Send back all the data below, exactly as given.

Provided material start

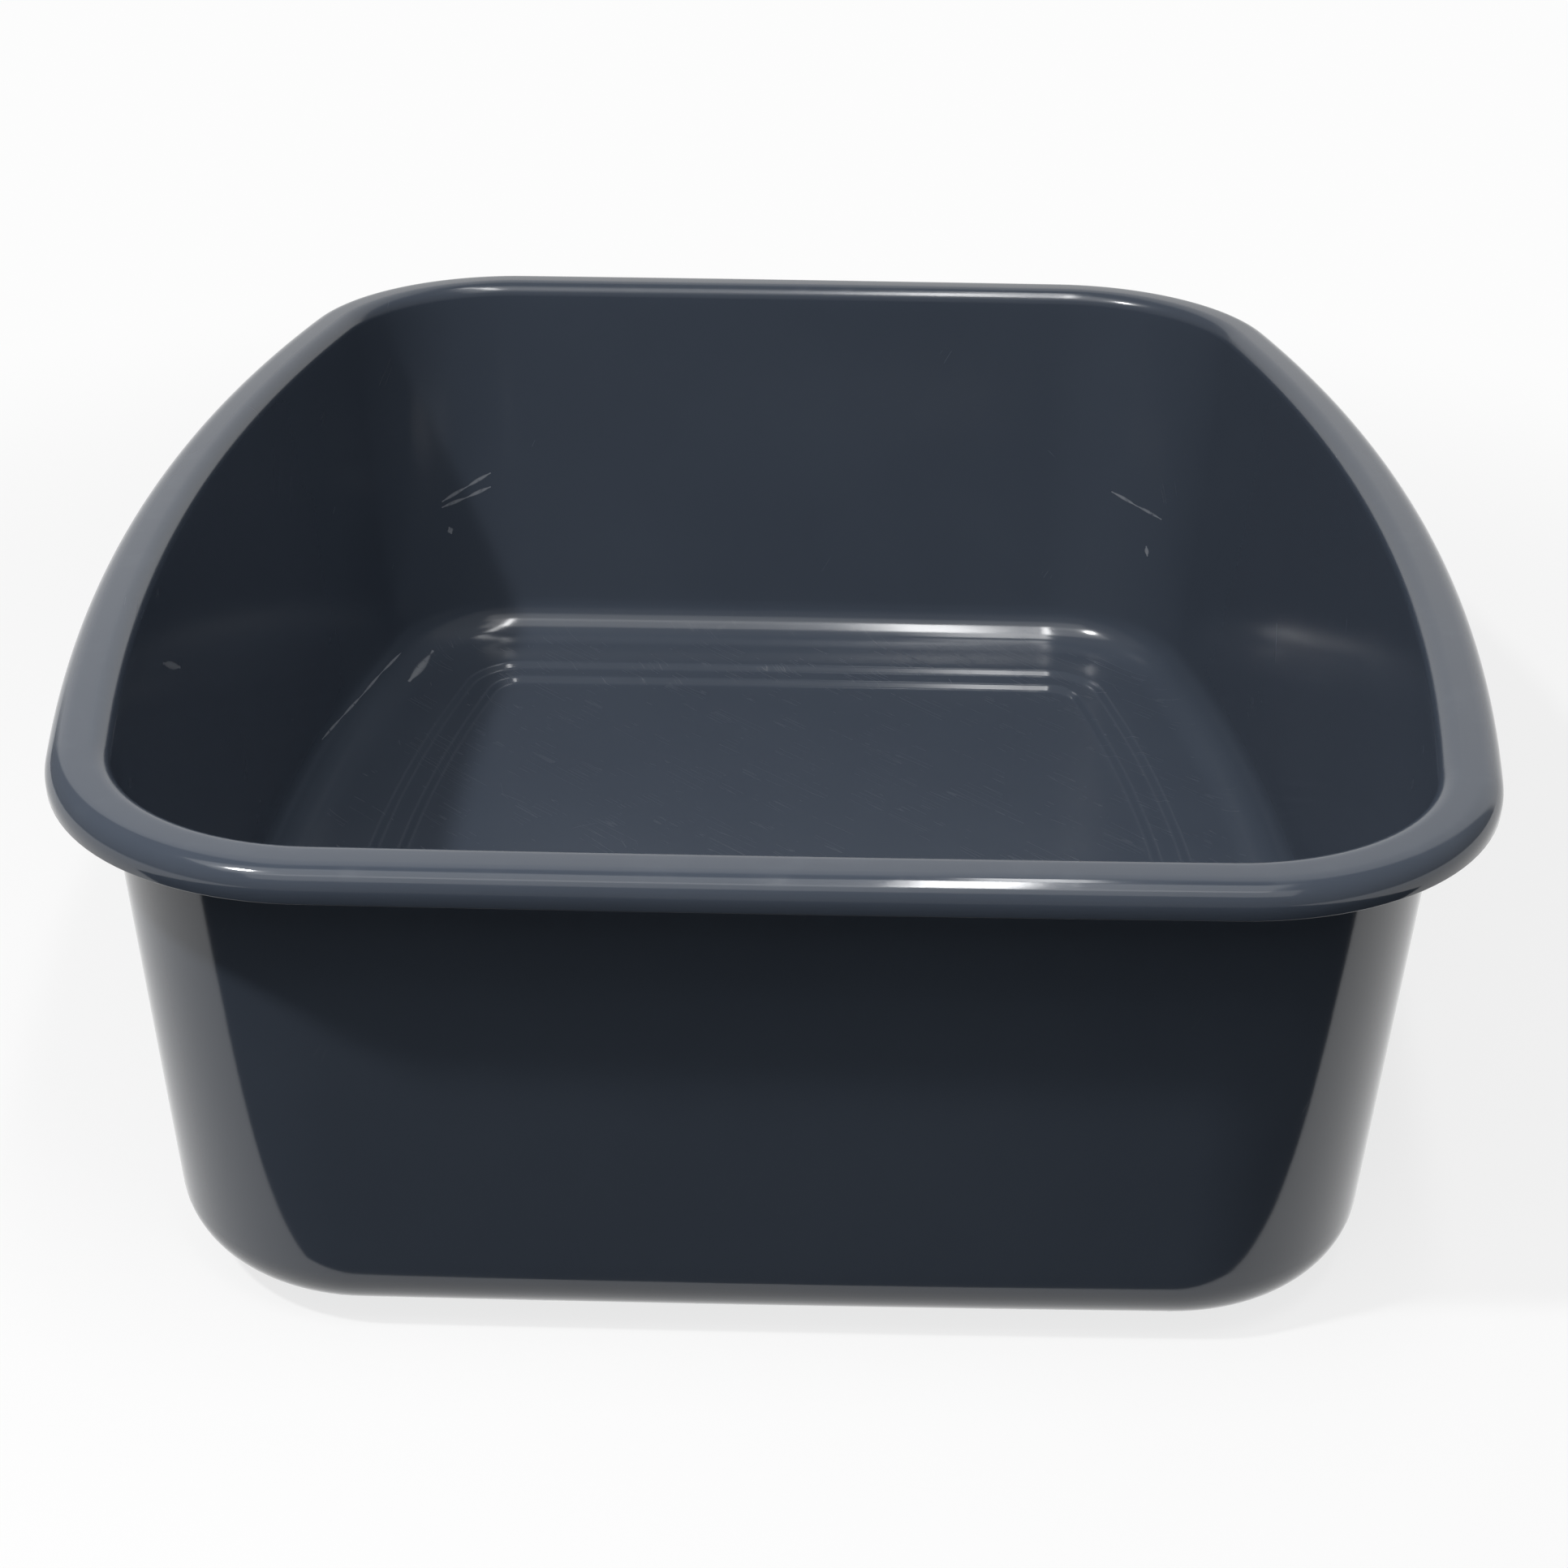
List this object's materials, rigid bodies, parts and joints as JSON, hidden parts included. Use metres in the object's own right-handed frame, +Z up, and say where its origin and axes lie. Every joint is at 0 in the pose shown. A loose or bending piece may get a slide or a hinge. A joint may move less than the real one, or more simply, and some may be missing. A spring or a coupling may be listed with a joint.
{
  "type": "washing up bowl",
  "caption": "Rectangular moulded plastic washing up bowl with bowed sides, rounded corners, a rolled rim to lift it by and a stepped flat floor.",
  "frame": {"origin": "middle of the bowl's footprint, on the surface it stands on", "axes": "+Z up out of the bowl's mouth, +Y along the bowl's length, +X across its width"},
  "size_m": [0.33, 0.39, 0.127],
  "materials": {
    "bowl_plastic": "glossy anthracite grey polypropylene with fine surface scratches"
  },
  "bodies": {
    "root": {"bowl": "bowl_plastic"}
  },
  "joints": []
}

Provided material end

Reply to the task>
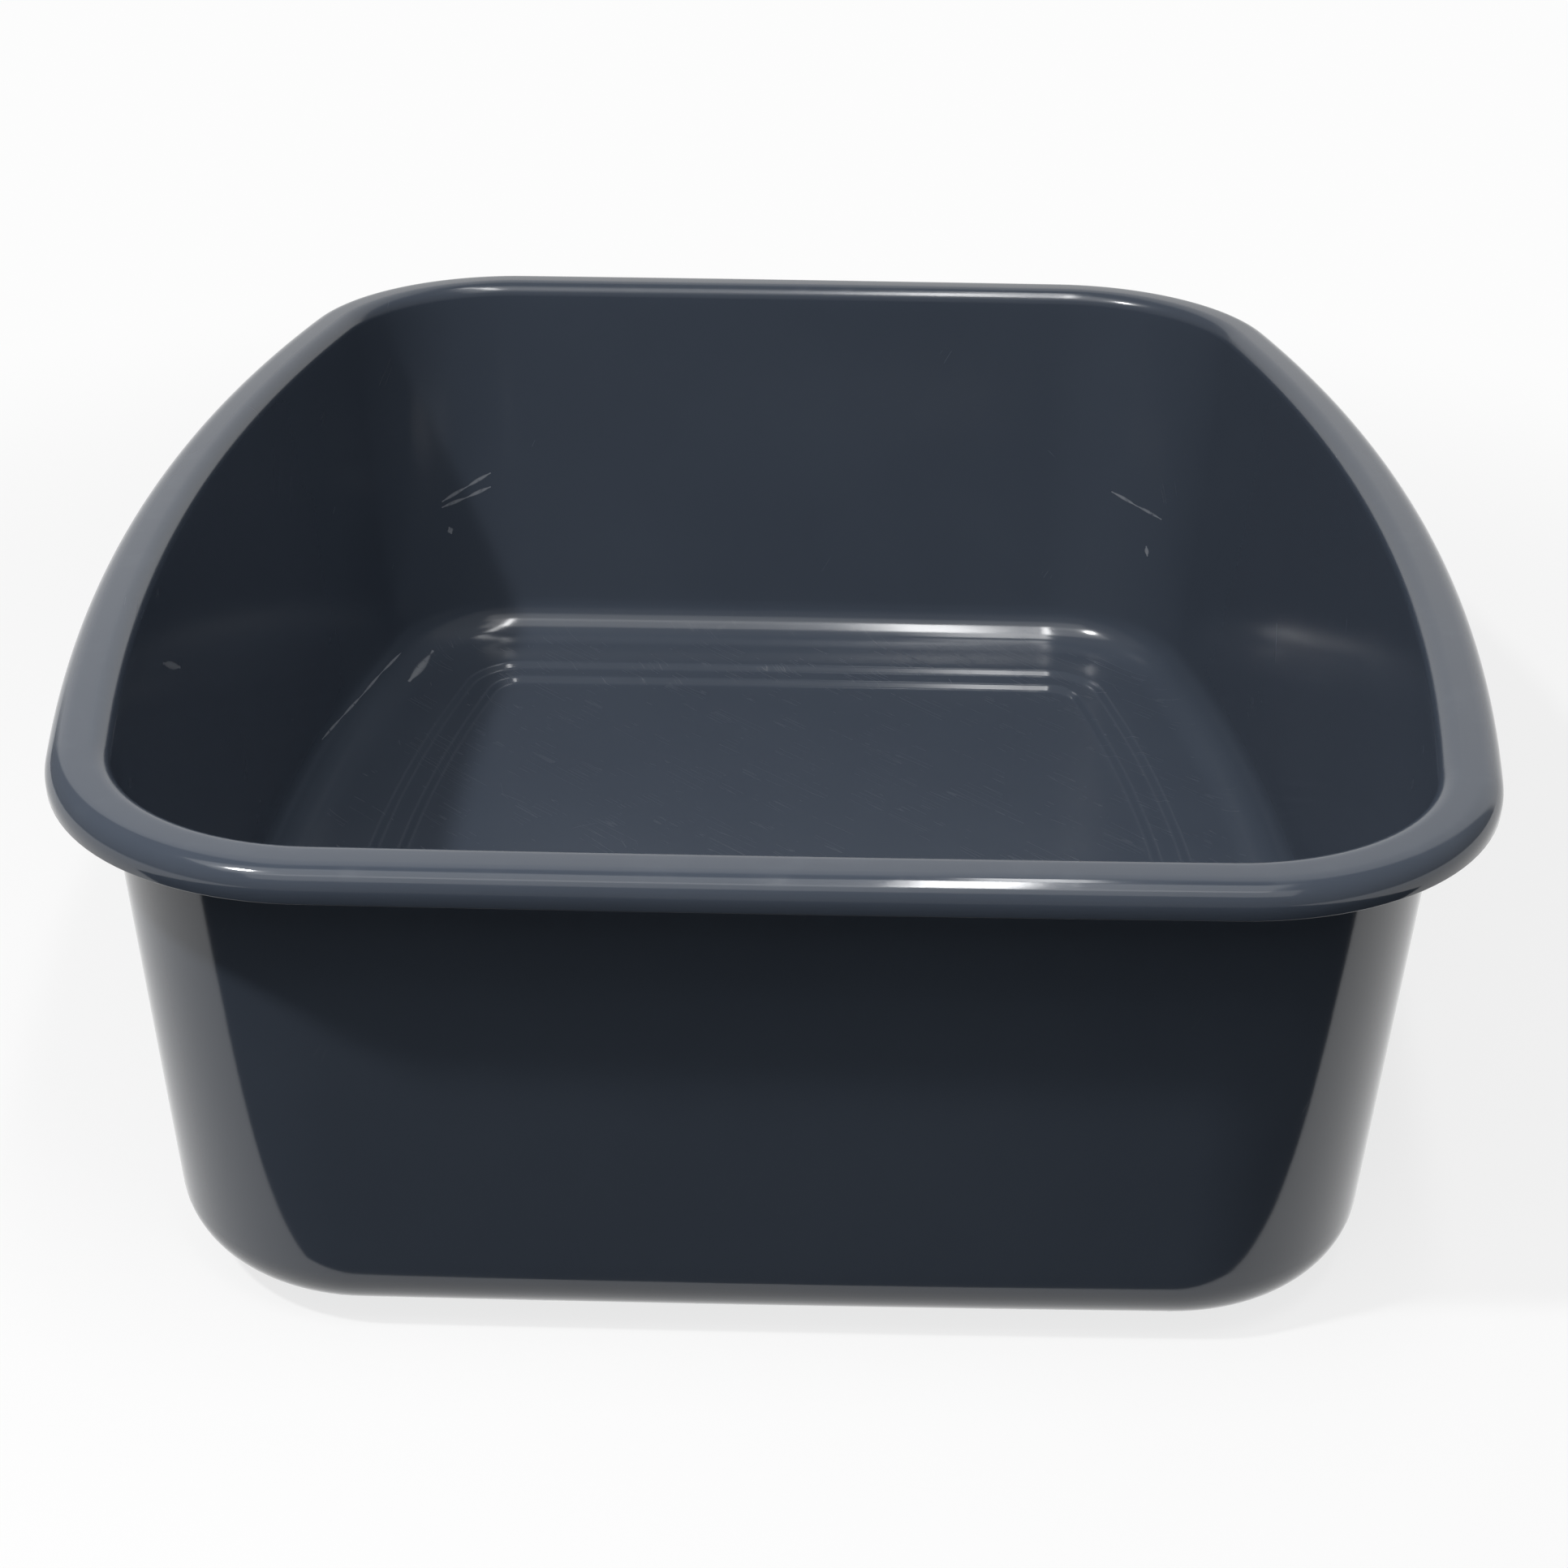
List this object's materials, rigid bodies, parts and joints as JSON, hidden parts included. Use metres in the object's own right-handed frame, +Z up, and say where its origin and axes lie. Every joint is at 0 in the pose shown. A loose or bending piece may get a slide or a hinge. A joint may move less than the real one, or more simply, and some may be missing. A spring or a coupling may be listed with a joint.
{
  "type": "washing up bowl",
  "caption": "Rectangular moulded plastic washing up bowl with bowed sides, rounded corners, a rolled rim to lift it by and a stepped flat floor.",
  "frame": {"origin": "middle of the bowl's footprint, on the surface it stands on", "axes": "+Z up out of the bowl's mouth, +Y along the bowl's length, +X across its width"},
  "size_m": [0.33, 0.39, 0.127],
  "materials": {
    "bowl_plastic": "glossy anthracite grey polypropylene with fine surface scratches"
  },
  "bodies": {
    "root": {"bowl": "bowl_plastic"}
  },
  "joints": []
}